EXERCISE BRIEF:
Verbatim output of all the material below is required.

DATASET CONTENT:

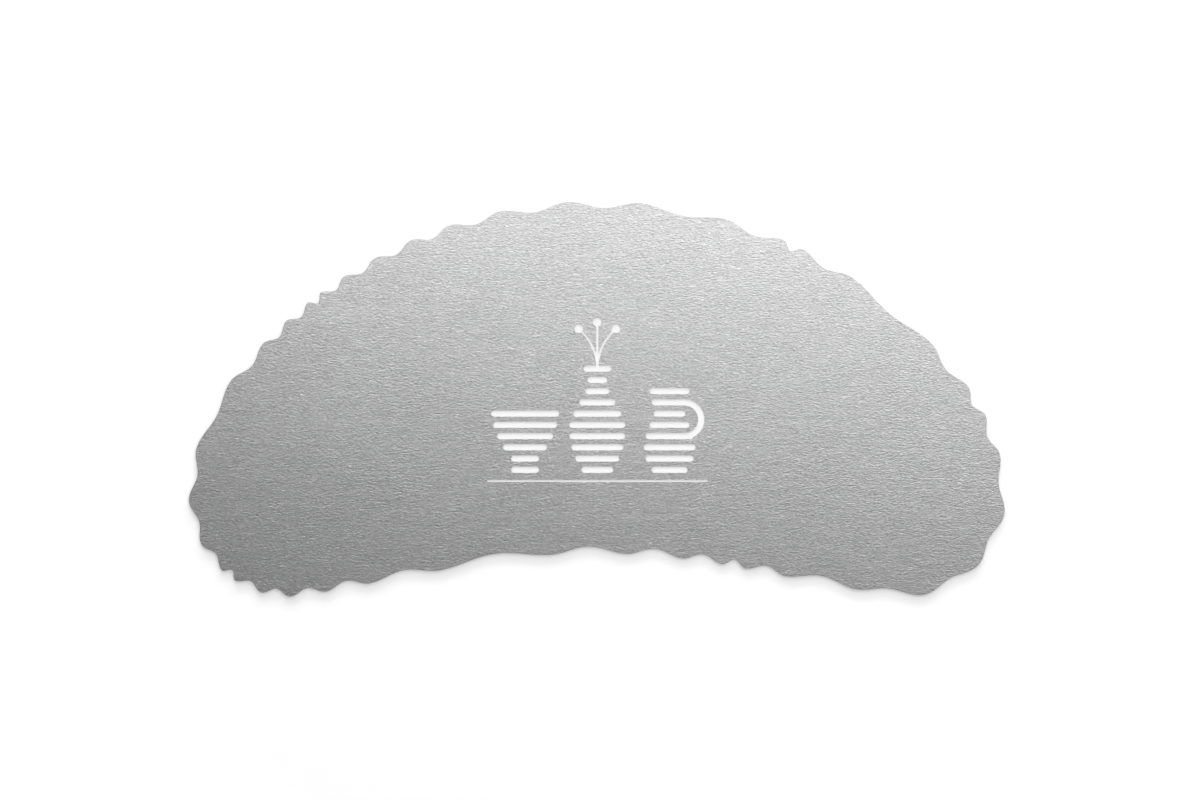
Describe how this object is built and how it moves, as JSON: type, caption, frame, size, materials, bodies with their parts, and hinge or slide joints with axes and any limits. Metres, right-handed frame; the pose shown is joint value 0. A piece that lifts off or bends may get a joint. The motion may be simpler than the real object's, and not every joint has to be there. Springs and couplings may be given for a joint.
{
  "type": "pottery rib",
  "caption": "Flat kidney-shaped rib of thin brushed sheet steel with a scalloped edge all round, for smoothing and texturing clay.",
  "frame": {"origin": "middle of the box round the sheet, on the face that it lies on", "axes": "+X from end to end, +Y from the hollow edge to the crown, +Z out of the etched face, through the sheet's thickness"},
  "size_m": [0.1016, 0.0492, 0.0005],
  "materials": {
    "sheet_steel": "brushed along its length, with a white etched mark"
  },
  "bodies": {
    "root": {"rib_blade": "sheet_steel"}
  },
  "joints": []
}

SOLVED EXERCISE:
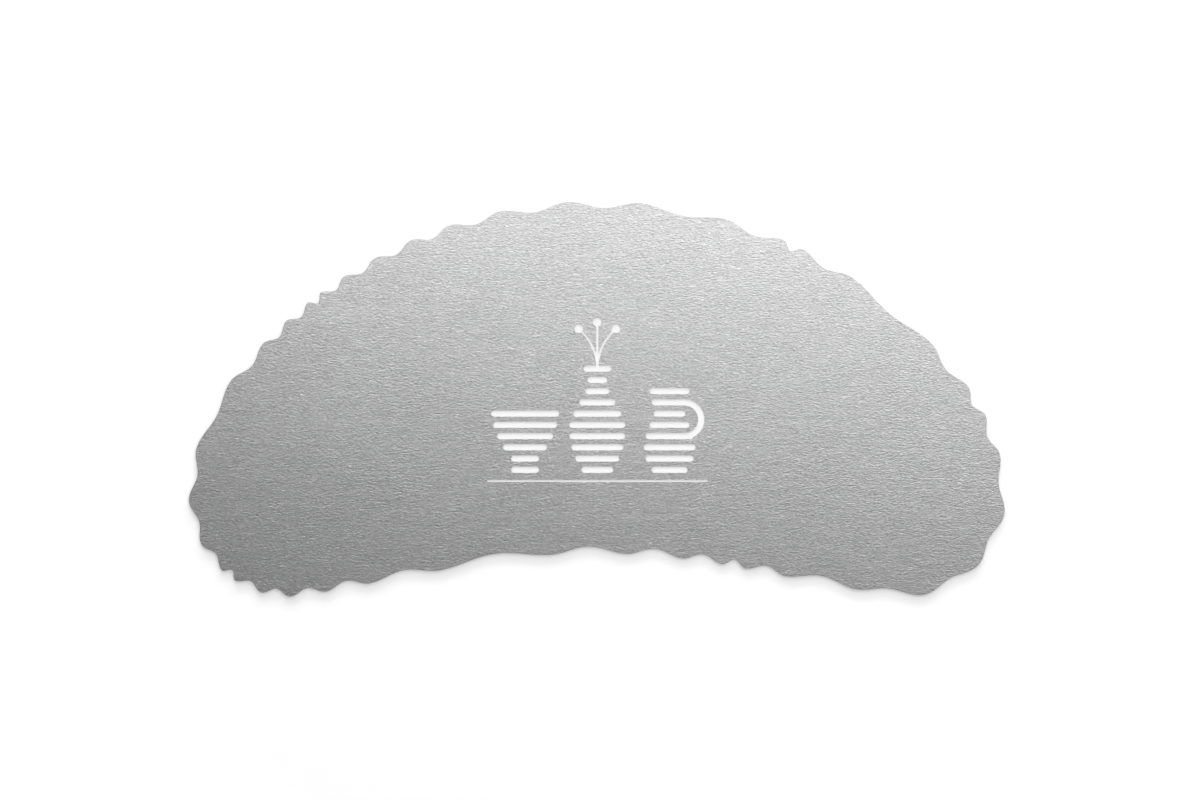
Describe how this object is built and how it moves, as JSON: type, caption, frame, size, materials, bodies with their parts, and hinge or slide joints with axes and any limits. Metres, right-handed frame; the pose shown is joint value 0. A piece that lifts off or bends may get a joint. The motion may be simpler than the real object's, and not every joint has to be there. Springs and couplings may be given for a joint.
{
  "type": "pottery rib",
  "caption": "Flat kidney-shaped rib of thin brushed sheet steel with a scalloped edge all round, for smoothing and texturing clay.",
  "frame": {"origin": "middle of the box round the sheet, on the face that it lies on", "axes": "+X from end to end, +Y from the hollow edge to the crown, +Z out of the etched face, through the sheet's thickness"},
  "size_m": [0.1016, 0.0492, 0.0005],
  "materials": {
    "sheet_steel": "brushed along its length, with a white etched mark"
  },
  "bodies": {
    "root": {"rib_blade": "sheet_steel"}
  },
  "joints": []
}